The data below holds a line containing "level) * tray(), swing)" and a line containing "for member in"; please quote exactly those two lines and every line between them, and nothing else.

→ Data lines:
━━━━━━━━━━━━━━━━━━━━
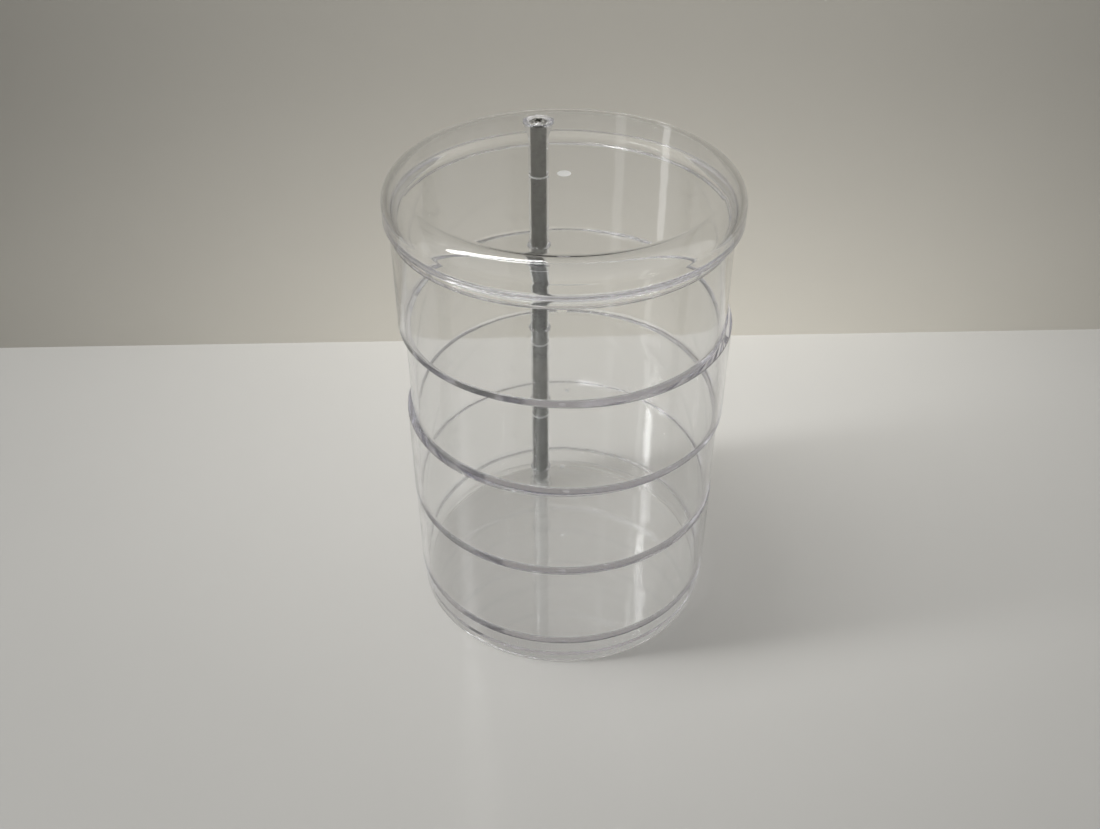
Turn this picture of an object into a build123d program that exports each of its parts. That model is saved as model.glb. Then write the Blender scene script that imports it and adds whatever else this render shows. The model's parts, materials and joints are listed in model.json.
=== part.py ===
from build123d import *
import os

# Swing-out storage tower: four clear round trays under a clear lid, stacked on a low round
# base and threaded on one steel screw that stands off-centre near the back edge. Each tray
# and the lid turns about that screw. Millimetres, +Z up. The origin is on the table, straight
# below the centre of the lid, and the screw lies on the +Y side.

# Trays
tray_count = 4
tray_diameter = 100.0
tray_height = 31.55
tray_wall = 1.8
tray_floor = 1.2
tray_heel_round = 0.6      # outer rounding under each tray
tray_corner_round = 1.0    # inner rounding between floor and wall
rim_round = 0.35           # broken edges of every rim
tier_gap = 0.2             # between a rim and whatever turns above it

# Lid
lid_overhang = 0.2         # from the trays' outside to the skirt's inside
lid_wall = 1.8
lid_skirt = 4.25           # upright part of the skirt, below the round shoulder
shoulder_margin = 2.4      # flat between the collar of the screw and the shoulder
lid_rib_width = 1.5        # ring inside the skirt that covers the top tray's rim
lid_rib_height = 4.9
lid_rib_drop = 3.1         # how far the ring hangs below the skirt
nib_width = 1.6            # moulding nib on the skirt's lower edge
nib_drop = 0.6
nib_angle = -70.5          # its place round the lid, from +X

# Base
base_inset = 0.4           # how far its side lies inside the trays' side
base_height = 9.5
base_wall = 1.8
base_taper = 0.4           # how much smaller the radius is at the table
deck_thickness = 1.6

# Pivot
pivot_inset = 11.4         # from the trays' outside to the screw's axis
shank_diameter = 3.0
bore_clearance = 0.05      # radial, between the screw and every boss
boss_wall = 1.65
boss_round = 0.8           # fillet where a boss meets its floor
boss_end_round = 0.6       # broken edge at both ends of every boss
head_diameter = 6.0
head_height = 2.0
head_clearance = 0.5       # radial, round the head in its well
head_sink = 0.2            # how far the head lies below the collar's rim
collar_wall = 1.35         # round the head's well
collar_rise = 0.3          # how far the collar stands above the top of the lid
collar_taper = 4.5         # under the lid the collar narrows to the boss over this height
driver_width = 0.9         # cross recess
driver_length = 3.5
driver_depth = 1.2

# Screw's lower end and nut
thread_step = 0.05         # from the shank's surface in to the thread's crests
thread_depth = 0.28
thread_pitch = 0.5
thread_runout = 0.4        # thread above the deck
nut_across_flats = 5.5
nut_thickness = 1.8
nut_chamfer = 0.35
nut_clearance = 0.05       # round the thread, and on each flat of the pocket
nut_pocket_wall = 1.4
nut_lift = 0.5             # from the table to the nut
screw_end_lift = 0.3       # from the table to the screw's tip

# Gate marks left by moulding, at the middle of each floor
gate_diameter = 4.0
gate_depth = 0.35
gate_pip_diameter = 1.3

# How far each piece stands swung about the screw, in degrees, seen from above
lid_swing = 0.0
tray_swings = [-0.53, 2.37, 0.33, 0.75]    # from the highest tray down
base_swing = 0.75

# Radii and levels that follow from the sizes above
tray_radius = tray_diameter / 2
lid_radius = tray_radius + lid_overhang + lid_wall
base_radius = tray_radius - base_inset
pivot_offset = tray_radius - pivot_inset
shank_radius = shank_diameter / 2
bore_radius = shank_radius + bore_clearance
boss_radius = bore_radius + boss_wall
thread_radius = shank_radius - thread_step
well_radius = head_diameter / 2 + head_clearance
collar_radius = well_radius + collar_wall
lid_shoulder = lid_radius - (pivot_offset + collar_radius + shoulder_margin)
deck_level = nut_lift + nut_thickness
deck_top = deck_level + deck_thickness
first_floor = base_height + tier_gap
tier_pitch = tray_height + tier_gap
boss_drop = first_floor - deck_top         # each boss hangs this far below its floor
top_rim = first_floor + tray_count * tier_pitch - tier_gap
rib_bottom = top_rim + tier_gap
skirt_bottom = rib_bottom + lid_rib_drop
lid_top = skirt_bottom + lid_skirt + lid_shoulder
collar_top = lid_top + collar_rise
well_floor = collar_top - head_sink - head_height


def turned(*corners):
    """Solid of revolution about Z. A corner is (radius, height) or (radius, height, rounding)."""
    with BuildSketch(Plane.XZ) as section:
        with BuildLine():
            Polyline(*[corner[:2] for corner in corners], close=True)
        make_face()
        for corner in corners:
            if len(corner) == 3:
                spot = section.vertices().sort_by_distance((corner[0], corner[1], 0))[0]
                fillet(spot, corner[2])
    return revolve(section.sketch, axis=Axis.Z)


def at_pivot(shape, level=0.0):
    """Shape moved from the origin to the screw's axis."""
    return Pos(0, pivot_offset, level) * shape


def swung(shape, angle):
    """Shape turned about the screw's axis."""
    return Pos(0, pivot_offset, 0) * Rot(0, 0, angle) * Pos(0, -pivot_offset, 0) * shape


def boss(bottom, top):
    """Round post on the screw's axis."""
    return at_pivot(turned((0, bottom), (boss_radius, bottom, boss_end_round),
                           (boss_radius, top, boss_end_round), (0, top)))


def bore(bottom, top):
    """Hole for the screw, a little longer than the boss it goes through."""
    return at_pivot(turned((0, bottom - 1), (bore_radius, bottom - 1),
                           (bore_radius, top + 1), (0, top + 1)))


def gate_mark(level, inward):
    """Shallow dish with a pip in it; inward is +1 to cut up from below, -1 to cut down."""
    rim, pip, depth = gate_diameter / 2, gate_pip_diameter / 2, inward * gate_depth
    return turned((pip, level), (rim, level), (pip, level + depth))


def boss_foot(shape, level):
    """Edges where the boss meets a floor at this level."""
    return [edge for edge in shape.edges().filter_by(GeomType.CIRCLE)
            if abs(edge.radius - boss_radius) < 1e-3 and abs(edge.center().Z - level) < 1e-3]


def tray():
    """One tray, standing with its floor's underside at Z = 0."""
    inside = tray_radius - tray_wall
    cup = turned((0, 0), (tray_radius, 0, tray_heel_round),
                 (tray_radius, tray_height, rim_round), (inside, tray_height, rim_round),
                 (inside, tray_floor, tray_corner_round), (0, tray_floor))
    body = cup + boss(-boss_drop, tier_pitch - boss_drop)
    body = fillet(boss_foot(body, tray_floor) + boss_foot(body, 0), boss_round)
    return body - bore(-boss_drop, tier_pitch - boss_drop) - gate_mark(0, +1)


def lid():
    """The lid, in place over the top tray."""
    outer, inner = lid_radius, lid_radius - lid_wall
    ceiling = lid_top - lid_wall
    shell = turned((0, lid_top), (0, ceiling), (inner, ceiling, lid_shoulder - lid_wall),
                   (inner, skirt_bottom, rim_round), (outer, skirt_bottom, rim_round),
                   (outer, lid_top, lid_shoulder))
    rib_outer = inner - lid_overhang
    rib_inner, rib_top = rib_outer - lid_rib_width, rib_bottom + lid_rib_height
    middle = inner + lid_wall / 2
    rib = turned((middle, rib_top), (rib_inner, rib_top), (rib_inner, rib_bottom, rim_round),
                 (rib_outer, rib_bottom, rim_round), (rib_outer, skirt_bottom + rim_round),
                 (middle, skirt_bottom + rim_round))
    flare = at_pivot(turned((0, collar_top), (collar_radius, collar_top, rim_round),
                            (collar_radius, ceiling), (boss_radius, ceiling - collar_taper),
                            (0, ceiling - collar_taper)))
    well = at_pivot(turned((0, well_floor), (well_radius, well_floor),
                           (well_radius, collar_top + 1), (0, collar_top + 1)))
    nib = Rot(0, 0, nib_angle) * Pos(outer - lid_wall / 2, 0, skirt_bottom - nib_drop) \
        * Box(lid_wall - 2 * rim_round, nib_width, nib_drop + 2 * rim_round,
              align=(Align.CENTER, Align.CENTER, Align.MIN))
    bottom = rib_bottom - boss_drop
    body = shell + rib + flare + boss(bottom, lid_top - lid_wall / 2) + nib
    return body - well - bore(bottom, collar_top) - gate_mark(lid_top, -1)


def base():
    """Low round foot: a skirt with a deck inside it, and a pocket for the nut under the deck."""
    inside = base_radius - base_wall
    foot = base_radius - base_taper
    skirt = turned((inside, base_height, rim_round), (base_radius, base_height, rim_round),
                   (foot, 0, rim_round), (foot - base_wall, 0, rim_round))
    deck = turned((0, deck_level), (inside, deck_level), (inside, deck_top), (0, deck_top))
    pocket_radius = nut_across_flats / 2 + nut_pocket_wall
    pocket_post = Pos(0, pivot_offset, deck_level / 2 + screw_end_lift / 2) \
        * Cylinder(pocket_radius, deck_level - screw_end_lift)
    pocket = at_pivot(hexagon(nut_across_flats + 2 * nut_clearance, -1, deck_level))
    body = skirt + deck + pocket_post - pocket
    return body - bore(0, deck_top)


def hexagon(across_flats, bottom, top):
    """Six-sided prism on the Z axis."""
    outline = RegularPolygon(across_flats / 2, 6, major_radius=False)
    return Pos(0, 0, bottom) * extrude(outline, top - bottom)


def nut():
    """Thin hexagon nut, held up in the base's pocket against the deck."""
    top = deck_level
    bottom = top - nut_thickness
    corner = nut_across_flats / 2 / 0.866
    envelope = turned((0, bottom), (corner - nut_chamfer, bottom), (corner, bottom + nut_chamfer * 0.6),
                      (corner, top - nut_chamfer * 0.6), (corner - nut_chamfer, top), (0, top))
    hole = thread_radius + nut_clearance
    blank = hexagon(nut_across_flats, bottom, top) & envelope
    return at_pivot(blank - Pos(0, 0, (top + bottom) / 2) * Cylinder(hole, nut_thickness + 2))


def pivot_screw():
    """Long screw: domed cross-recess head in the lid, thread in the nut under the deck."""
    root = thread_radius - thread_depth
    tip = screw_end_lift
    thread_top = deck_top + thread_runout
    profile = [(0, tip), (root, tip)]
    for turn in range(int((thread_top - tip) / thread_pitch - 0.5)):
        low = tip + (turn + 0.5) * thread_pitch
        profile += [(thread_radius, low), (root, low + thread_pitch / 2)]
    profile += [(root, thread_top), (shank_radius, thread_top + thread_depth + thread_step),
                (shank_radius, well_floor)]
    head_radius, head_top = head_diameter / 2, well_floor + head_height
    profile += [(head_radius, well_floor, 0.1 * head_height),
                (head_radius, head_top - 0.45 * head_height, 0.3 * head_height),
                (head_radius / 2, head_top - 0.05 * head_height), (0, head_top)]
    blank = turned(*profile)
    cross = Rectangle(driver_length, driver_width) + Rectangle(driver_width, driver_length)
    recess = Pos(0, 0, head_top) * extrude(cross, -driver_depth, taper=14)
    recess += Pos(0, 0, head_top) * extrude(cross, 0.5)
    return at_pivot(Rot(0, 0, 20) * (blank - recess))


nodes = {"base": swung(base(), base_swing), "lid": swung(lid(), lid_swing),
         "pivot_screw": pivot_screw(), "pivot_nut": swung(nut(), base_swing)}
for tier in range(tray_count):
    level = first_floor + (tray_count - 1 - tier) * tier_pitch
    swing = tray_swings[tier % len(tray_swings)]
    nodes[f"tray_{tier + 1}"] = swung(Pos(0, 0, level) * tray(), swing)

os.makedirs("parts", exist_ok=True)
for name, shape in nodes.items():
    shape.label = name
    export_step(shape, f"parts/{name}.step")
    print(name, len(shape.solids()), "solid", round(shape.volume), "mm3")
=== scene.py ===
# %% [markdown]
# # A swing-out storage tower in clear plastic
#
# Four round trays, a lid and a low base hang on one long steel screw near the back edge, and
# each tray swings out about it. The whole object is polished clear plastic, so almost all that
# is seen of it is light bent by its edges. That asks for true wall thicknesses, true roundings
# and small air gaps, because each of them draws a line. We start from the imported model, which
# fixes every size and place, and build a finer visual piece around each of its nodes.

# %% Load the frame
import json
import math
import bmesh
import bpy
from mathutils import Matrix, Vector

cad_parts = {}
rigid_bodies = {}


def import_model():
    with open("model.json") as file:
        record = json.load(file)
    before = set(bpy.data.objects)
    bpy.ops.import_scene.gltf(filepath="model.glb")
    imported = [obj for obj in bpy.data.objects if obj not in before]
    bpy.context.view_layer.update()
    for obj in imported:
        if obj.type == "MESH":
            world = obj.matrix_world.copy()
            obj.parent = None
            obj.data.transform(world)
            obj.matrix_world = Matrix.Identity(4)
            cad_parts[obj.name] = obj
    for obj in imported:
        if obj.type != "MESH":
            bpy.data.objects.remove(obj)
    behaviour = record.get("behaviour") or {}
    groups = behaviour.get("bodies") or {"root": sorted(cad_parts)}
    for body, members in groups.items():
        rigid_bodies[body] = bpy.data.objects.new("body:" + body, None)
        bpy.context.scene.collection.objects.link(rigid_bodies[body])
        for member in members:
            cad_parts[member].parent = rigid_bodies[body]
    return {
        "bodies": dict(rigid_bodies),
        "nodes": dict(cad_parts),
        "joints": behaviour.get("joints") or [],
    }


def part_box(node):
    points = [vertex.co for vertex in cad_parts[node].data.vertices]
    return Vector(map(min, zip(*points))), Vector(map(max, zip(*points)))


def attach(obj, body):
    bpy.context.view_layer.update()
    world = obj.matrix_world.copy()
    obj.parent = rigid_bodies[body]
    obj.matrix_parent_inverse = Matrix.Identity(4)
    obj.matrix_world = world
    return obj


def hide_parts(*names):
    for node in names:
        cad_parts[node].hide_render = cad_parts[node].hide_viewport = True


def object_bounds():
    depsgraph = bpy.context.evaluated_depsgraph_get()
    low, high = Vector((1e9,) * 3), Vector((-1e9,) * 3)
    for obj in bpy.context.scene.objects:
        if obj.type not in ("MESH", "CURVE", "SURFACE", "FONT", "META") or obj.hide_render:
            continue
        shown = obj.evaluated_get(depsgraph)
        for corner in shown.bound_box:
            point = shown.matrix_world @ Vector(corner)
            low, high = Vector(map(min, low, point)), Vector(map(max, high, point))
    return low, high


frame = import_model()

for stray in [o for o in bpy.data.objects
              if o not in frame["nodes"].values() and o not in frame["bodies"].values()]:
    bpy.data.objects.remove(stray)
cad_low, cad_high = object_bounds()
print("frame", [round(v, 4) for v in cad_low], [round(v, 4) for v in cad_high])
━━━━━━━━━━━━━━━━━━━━
→ Task answer:
    nodes[f"tray_{tier + 1}"] = swung(Pos(0, 0, level) * tray(), swing)

os.makedirs("parts", exist_ok=True)
for name, shape in nodes.items():
    shape.label = name
    export_step(shape, f"parts/{name}.step")
    print(name, len(shape.solids()), "solid", round(shape.volume), "mm3")
=== scene.py ===
# %% [markdown]
# # A swing-out storage tower in clear plastic
#
# Four round trays, a lid and a low base hang on one long steel screw near the back edge, and
# each tray swings out about it. The whole object is polished clear plastic, so almost all that
# is seen of it is light bent by its edges. That asks for true wall thicknesses, true roundings
# and small air gaps, because each of them draws a line. We start from the imported model, which
# fixes every size and place, and build a finer visual piece around each of its nodes.

# %% Load the frame
import json
import math
import bmesh
import bpy
from mathutils import Matrix, Vector

cad_parts = {}
rigid_bodies = {}


def import_model():
    with open("model.json") as file:
        record = json.load(file)
    before = set(bpy.data.objects)
    bpy.ops.import_scene.gltf(filepath="model.glb")
    imported = [obj for obj in bpy.data.objects if obj not in before]
    bpy.context.view_layer.update()
    for obj in imported:
        if obj.type == "MESH":
            world = obj.matrix_world.copy()
            obj.parent = None
            obj.data.transform(world)
            obj.matrix_world = Matrix.Identity(4)
            cad_parts[obj.name] = obj
    for obj in imported:
        if obj.type != "MESH":
            bpy.data.objects.remove(obj)
    behaviour = record.get("behaviour") or {}
    groups = behaviour.get("bodies") or {"root": sorted(cad_parts)}
    for body, members in groups.items():
        rigid_bodies[body] = bpy.data.objects.new("body:" + body, None)
        bpy.context.scene.collection.objects.link(rigid_bodies[body])
        for member in members:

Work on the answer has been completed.